The guidelines also set housing growth goals for each city and town based on the type of MBTA station within its borders. Communities with a subway station need to adopt zoning rules that allow for a 25 percent growth in its total housing stock. For a city like Braintree, this would mean a district and density large enough for 3,769 multi-family units. Communities serviced by MBTA bus routes, such as Hingham, would need to allow for 20 percent growth, and commuter rail towns, which include Abington, need 15 percent growth. Towns like Rockland, which are located adjacent to MBTA communities, have a 10 percent goal.
According to the 2020 Census, Abington has 6,811 housing units; a 15 percent increase comes out to 1,022 units.

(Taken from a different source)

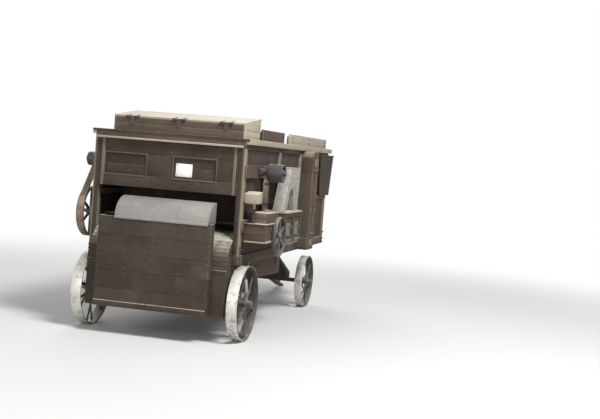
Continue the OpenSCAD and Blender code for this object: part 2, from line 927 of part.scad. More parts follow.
// Plates that hang the fixed axle from the sills
hang_t = 12;

module axle_plates() {
    color(IRON) in_frame() for (y0 = [-inner_y - hang_t, inner_y]) difference() {
        slab_y(y0, y0 + hang_t) polygon([
            [rear_x - 220, sill_z], [rear_x - 60, rear_r - 45],
            [rear_x + 60, rear_r - 45], [rear_x + 220, sill_z]
        ]);
        bar_y(rear_x, rear_r, spindle_r + 0.5, y0 - 1, y0 + hang_t + 1);
    }
}

// Turntable: fixed ring, its beams, and the king pin with its head
ring_r = 330;
ring_w = 60;
ring_z = 900;
ring_t = 30;
pin_r = 25;
pin_low = 620;

module ring(z) {
    difference() {
        translate([front_x, 0, z]) cylinder(r = ring_r, h = ring_t);
        translate([front_x, 0, z - 1]) cylinder(r = ring_r - ring_w, h = ring_t + 2);
    }
}

module turntable() {
    top = ring_z + ring_t;
    color(IRON) in_frame() {
        ring(ring_z);
        for (s = [-1, 1])
            side_span(s, [BEAMS[6][0], 180, top], [BEAMS[7][1], 260, sill_z]);
        span([front_x - 60, -260, ring_z + 10], [front_x + 60, 260, top]);
        translate([front_x, 0, pin_low]) cylinder(r = pin_r, h = top - pin_low);
        translate([front_x, 0, top]) cylinder(r = pin_r + 15, h = 20);
    }
}

// Open drum: shaft, discs with hubs, and bars with a rib on each
disc_t = 14;
disc_hub_l = 70;
bar_wide = 62;
bar_deep = 34;
rib_h = 6;
// Each disc's place, as a share of the drum's length from its middle
DISC_Y = [-0.47, -0.16, 0.16, 0.47];

module drum() {
    color(IRON) in_frame() {
        bar_y(drum_x, drum_z, drum_shaft_r, -half_w - side_out, half_w + side_out);
        for (f = DISC_Y) {
            y = f * drum_l;
            bar_y(drum_x, drum_z, drum_r - bar_deep + 6, y - disc_t / 2, y + disc_t / 2);
            bar_y(drum_x, drum_z, 2 * drum_shaft_r, y - disc_hub_l / 2, y + disc_hub_l / 2);
        }
        for (i = [0 : drum_bars - 1])
            translate([drum_x, 0, drum_z]) rotate([0, (i + 0.5) * 360 / drum_bars, 0]) {
                span([drum_r - bar_deep, -drum_l / 2, -bar_wide / 2],
                     [drum_r - 10, drum_l / 2, bar_wide / 2]);
                span([drum_r - 12, -drum_l / 2, rib_h - bar_wide / 2],
                     [drum_r - 10 + rib_h, drum_l / 2, bar_wide / 2 - 3 * rib_h]);
            }
    }
}

// A crowned pulley across the machine, with flat arms
rim_t = 11;
crown = 3;
hub_wall = 22;
arm_half_w = 17;
arm_half_t = 10;

module pulley(x, z, r, shaft_r, y0, y1, arms = 6) {
    m = (y0 + y1) / 2;
    hub = shaft_r + hub_wall;
    turned_y(x, z) polygon([
        [r - rim_t, y0], [r - crown, y0], [r, m], [r - crown, y1], [r - rim_t, y1]
    ]);
    bar_y(x, z, hub, y0 + 4, y1 - 4);
    for (i = [0 : arms - 1]) translate([x, m, z]) rotate([0, (i + 0.5) * 360 / arms, 0])
        span([hub - 6, -arm_half_t, -arm_half_w], [r - rim_t + 5, arm_half_t, arm_half_w]);
}

// Pulleys on the drum's shaft: [radius, y0, y1]
inner_r = 110;
outer_r = 95;
belt_y0 = half_w + 110;
belt_w = 110;
pulley_end = half_w + side_out - 35;
PULLEYS = [
    [drive_r, -pulley_end, drive_w - pulley_end],
    [inner_r, belt_y0, belt_y0 + belt_w],
    [outer_r, pulley_end - 90, pulley_end]
];

module drum_pulleys() {
    color(IRON) in_frame() for (p = PULLEYS) difference() {
        pulley(drum_x, drum_z, p[0], drum_shaft_r, p[1], p[2], 4);
        bar_y(drum_x, drum_z, drum_shaft_r, p[1] - 1, p[2] + 1);
    }
}

big_r = 330;

module cross_shaft() {
    color(IRON) in_frame() {
        bar_y(cross_x, cross_z, cross_r, 5 - rail_y - boss_t, belt_y0 + belt_w + 30);
        pulley(cross_x, cross_z, big_r, cross_r, belt_y0, belt_y0 + belt_w);
    }
}

module side_pulley() {
    y0 = side_y + 20;
    color(IRON) in_frame() mirror([0, 1, 0]) {
        bar_y(side_x, side_z, side_shaft_r, side_y - side_bore + 1, half_w + side_out);
        pulley(side_x, side_z, side_r, side_shaft_r, y0, y0 + 56);
    }
}

// Belt from the drum's shaft to the cross shaft
belt_t = 6;
belt_c = 0.5;

module belt_outline(grow) {
    hull() {
        translate([drum_x, drum_z]) circle(r = inner_r + grow);
        translate([cross_x, cross_z]) circle(r = big_r + grow);
    }
}

module belts() {
    color(BELT) in_frame() slab_y(belt_y0 + 10, belt_y0 + belt_w - 10) difference() {
        belt_outline(belt_c + belt_t);
        belt_outline(belt_c);
    }
}

// Steered bogie: shaped bolster, ring, two long arms and the lugs of the drawbar
bolster_w = 150;
bolster_y = 700;
bolster_top_y = 430;
bolster_end_h = 90;
arm_y = 260;
arm_w = 70;
arm_z0 = 570;
arm_z1 = 650;
arm_back = 420;
lug_r = 40;
bar_pin_r = 16;

module bolster() {
    low = front_r + 30;
    top = ring_z - face_c - ring_t;
    translate([front_x - bolster_w / 2, 0, 0]) rotate([90, 0, 90]) linear_extrude(bolster_w)
        polygon([
            [-bolster_y, low], [bolster_y, low], [bolster_y, low + bolster_end_h],
            [bolster_top_y, top - 10], [bolster_top_y, top],
            [-bolster_top_y, top], [-bolster_top_y, top - 10], [-bolster_y, low + bolster_end_h]
        ]);
}

module bogie_arm() {
    span([front_x - arm_back, arm_y, arm_z0], [bar_x - 30, arm_y + arm_w, arm_z1]);
    slab_y(arm_y, arm_y + arm_w) polygon([
        [bar_x - 220, arm_z1], [bar_x - 120, bar_z - lug_r], [bar_x + lug_r, bar_z - lug_r],
        [bar_x + lug_r, bar_z + lug_r], [bar_x - 20, arm_z1]
    ]);
}

module bogie() {
    color(WOOD) in_frame() difference() {
        union() {
            bolster();
            ring(ring_z - face_c - ring_t);
            for (s = [0, 1]) mirror([0, s, 0]) bogie_arm();
            span([front_x - arm_back, -arm_y, arm_z0 + 10],
                 [front_x - arm_back + 80, arm_y, arm_z1 - 10]);
        }
        translate([front_x, 0, front_r]) cylinder(r = pin_r + run_c, h = ring_z);
        bar_y(bar_x, bar_z, bar_pin_r + run_c, -arm_y - arm_w - 1, arm_y + arm_w + 1);
    }
}

module front_axle() {
    y_in = front_in - hub_in - 10;
    y_end = front_in - hub_in + bore_l - 5;
    color(IRON) in_frame() {
        span([front_x - 30, -y_in, front_r - 30], [front_x + 30, y_in, front_r + 30]);
        bar_y(front_x, front_r, spindle_r, -y_end, y_end);
    }
}

// Drawbar, drawn level along x from its hinge, then tilted so that its eye lies on the floor
fork_y = arm_y - 50;
fork_l = 930;
pole_end = bar_l - 200;
strap_t = 8;
nut_t = 14;

// The two tines, the pole and the piece between them
module drawbar_timber() {
    h = bar_h / 2;
    for (s = [-1, 1]) hull() {
        span([-40, s * fork_y - 30, -h], [40, s * fork_y + 30, h]);
        span([fork_l, s * 30 - 25, -h], [fork_l + 60, s * 30 + 25, h]);
    }
    span([fork_l - 100, -45, -h], [pole_end, 45, h]);
    span([380, 60 - fork_y, -20], [450, fork_y - 60, 20]);
}

// Iron eye with its straps on the pole, and the hinge pin with its nuts
module drawbar_iron() {
    h = bar_h / 2 + strap_t;
    nut_y = arm_y + arm_w + face_c;
    difference() {
        union() {
            translate([bar_l, 0, -eye_h / 2]) cylinder(r = eye_out_r, h = eye_h);
            span([pole_end, -32, -eye_h / 2], [bar_l, 32, eye_h / 2]);
        }
        translate([bar_l, 0, -eye_h]) cylinder(r = eye_r, h = 2 * eye_h);
    }
    for (z = [-h, h - strap_t]) span([pole_end - 320, -30, z], [pole_end + 10, 30, z + strap_t]);
    span([pole_end, -30, -h], [pole_end + 12, 30, h]);
    bar_y(0, 0, bar_pin_r, -nut_y - nut_t, nut_y + nut_t);
    for (y = [-nut_y - nut_t, nut_y]) bar_y(0, 0, bar_pin_r + 12, y, y + nut_t);
}

module drawbar() {
    color(WOOD) in_frame() translate([bar_x, 0, bar_z]) rotate([0, bar_tilt, 0]) {
        drawbar_timber();
        drawbar_iron();
    }
}

// Iron wheel, its inner face at y0: thin wide tyre, flanged hub, two staggered rows of spokes
hub_r = 62;
hub_core = 50;
flange_r = 78;
flange_y = 52;
flange_w = 18;
hub_cap_r = 40;
spoke_root = 43;
spoke_lean = 3;

module hub_outline(h0, m, h1) {
    f = flange_y - flange_w;
    polygon([
        [0, h0], [hub_r, h0], [hub_r, h0 + 16], [hub_core, h0 + 24],
        [hub_core, m - flange_y], [flange_r, m - flange_y], [flange_r, m - f], [hub_core, m - f],
        [hub_core, m + f], [flange_r, m + f], [flange_r, m + flange_y], [hub_core, m + flange_y],
        [hub_core, h1 - 44], [hub_cap_r, h1 - 44], [hub_cap_r, h1 - 8], [hub_cap_r - 8, h1], [0, h1]
    ]);
}

module wheel(x, r, w, y0) {
    m = y0 + w / 2;
    h0 = y0 - hub_in;
    difference() {
        union() {
            difference() {
                bar_y(x, r, r, y0, y0 + w);
                bar_y(x, r, r - tyre_t, y0 - 1, y0 + w + 1);
            }
            turned_y(x, r) hub_outline(h0, m, h0 + hub_l);
            for (i = [0 : spokes - 1]) let (s = i % 2 == 0 ? 1 : -1)
                translate([x, m, r]) rotate([0, (i + 0.5) * 360 / spokes, 0])
                    rotate([0, 0, -s * spoke_lean]) translate([0, s * spoke_root, 0])
                        span([hub_core - 8, -spoke_t / 2, -spoke_w / 2],
                             [r - tyre_t / 2, spoke_t / 2, spoke_w / 2]);
        }
        bar_y(x, r, spindle_r + run_c, h0 - 1, h0 + bore_l);
    }
}

module wheel_rear_left() {
    color(IRON_PALE) in_frame() wheel(rear_x, rear_r, rear_w, rear_in);
}

module wheel_rear_right() {
    color(IRON_PALE) in_frame() mirror([0, 1, 0]) wheel(rear_x, rear_r, rear_w, rear_in);
}

module wheel_front_left() {
    color(IRON_PALE) in_frame() wheel(front_x, front_r, front_w, front_in);
}

module wheel_front_right() {
    color(IRON_PALE) in_frame() mirror([0, 1, 0]) wheel(front_x, front_r, front_w, front_in);
}

side_frame_right();
side_frame_left();
side_boards_right();
side_boards_left();
cross_beams();
deck();
kick_boards();
drum_end_panel();
blank_plate();
drum_hood();
hood_lid();
feed_chute();
drum_box_floor();
inner_wall();
end_board();
curved_cover();
fan_casing();
bearings();
side_box();
grain_box();
sack_slides();
grain_spout();
grain_elevator();
walker_cover();
straw_walkers();
walker_shafts();
straw_hood();
floor_boards();
sieve_shoe();
shoe_hangers();
rear_axle();
axle_plates();
turntable();
drum();
drum_pulleys();
cross_shaft();
side_pulley();
belts();
bogie();
front_axle();
drawbar();
wheel_rear_right();
wheel_rear_left();
wheel_front_right();
wheel_front_left();
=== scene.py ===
"""Looks of a wooden portable threshing machine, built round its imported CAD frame.

Each sub-assembly is a class that builds and dresses its own pieces, and each finish is a
frozen dataclass that makes its material. Lengths are metres, +X the way the machine is drawn,
+Y its left side, +Z up, and the floor is z = 0.
"""

import json
import logging
import math
import random
from dataclasses import dataclass, replace
from enum import Enum
from typing import Callable, Iterable, Sequence

import bmesh
import bpy
import numpy as np
from mathutils import Matrix, Vector


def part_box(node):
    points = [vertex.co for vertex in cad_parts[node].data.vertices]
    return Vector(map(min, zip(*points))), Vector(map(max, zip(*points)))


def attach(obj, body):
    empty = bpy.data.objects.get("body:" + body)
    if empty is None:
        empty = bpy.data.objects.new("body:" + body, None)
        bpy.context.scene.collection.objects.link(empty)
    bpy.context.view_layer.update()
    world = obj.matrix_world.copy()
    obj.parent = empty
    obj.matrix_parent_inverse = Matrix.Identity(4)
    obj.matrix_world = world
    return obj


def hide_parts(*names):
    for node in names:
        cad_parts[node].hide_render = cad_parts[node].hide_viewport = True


log = logging.getLogger("thresher")
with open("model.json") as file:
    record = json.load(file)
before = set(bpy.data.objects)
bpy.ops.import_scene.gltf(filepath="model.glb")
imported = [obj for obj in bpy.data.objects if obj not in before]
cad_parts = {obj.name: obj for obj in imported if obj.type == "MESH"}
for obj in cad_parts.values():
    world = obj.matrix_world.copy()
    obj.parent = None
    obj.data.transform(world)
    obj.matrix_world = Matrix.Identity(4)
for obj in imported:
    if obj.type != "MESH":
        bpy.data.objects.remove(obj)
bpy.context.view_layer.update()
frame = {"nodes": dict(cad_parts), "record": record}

Colour = tuple[float, float, float]
Point = tuple[float, float, float]
Span = tuple[float, float]
Row = tuple[float, ...]
Piece = bpy.types.Object
Socket = bpy.types.NodeSocket


class Axis(Enum):
    """The way that a board's grain or a shaft runs."""

    X = 0
    Y = 1
    Z = 2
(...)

But the guidelines say there is “no expectation” that towns like Abington build all 1,022 units. The town will be in compliance simply as long as the new zoning is in place.
“It is important to remember that this law is all about zoning—the rules that establish what can be built, and where—and not the permitting of individual projects or the production of actual housing units,” said Michael Verseckes, a spokesman for the Department of Housing and Community Development. .
“Over time, the zoning changes adopted at the local level as a result of this law will enhance landowners’ opportunities to develop multifamily housing that will serve the needs of communities. The immediate impact of this law, and the implementing guidelines, is to establish a clear set of rules with which municipalities must comply to preserve eligibility for certain types of state funding.”
Communities who fail to comply would not be eligible for a number of state housing and infrastructure grant programs.
One goal of the new guidelines is to force communities with restrictive zoning rules to contribute towards solving the state’s housing crunch. Many suburban communities do not allow multi-family housing developments by right. But that’s not the case in Abington. More than 15 years ago, Abington Town Meeting proactively established a transit-oriented zoning district around the commuter rail station; the smart-growth zoning district is designed to encourage multi-family, mixed-use developments within walking distance of the station. The zoning law has been used to approve multiple multi-family townhouse developments along Centre Avenue and an apartment building on Summer Street.
In addition, Summer Street is already home to the Woodlands, a 192-unit apartment complex built under Chapter 40B the state’s so-called affordable housing law. The Zoning Board of Appeals is considering a 236-unit Chapter 40B project proposed along the Summer Street entrance of the MBTA station. A 144-unit 40B project was approved for a parcel of land off Plymouth Street that abuts the town’s Senior Center, which is also on Summer Street.
What’s not clear within the guidelines is whether Abington would get credit for those existing or proposed multi-family units. The guidelines say at one juncture that communities need to prove “the number of multi-family housing units that can be developed” in the new district, and at another point say that communities need to “show at least 15 existing or potential multi-family units per acre” in the district.
If the town is allowed to receive credit for its transit-oriented district, which doesn’t set a cap on density, or the multi-family developments already built or being permitted, Abington’s new zoning district would be significantly less intrusive than if it has to start anew.
“It’s commendable that Abington has approved multiple multi-family housing developments,” said Planning Board Vice-Chairman Bruce Hughes. “This gives folks wanting to live in Abington choices as to the housing where they want to live. I think that Abington needs to promote a diversity of housing options to meet the needs of a changing and aging population and promote a socio -economically diverse population. making Abington a more inclusive place to live.”
The new zoning district does not need to consist of 50 contiguous acres. It could consist of a couple different sections of land within that half-mile radius, so long as one of the sections is at least 25 acres in size. It’s up to Abington to decide where in the radius the district is located.
Unlike with 40B projects, where developers can ignore all local zoning and permitting regulations, projects built within the new multi-family zoning districts would have to follow local rules, including setbacks, height limitations, architectural design, screening, and parking. Any condition of approval can’t make the project “infeasible or impractical,” however.
The guidelines say the town’s proposed zoning district must take into consideration “limitations on development resulting from inadequate water or wastewater infrastructure,” but doesn’t specify what impact it will have. While Abington has ample sewer capacity, the Abington/Rockland Joint Water Works has frozen all new applications for water service while it studies whether the system is at capacity.
Abington must submit a timeline and action plan by July 1, 2023, and adopt its new multi-family zoning guidelines by Dec. 31, 2024.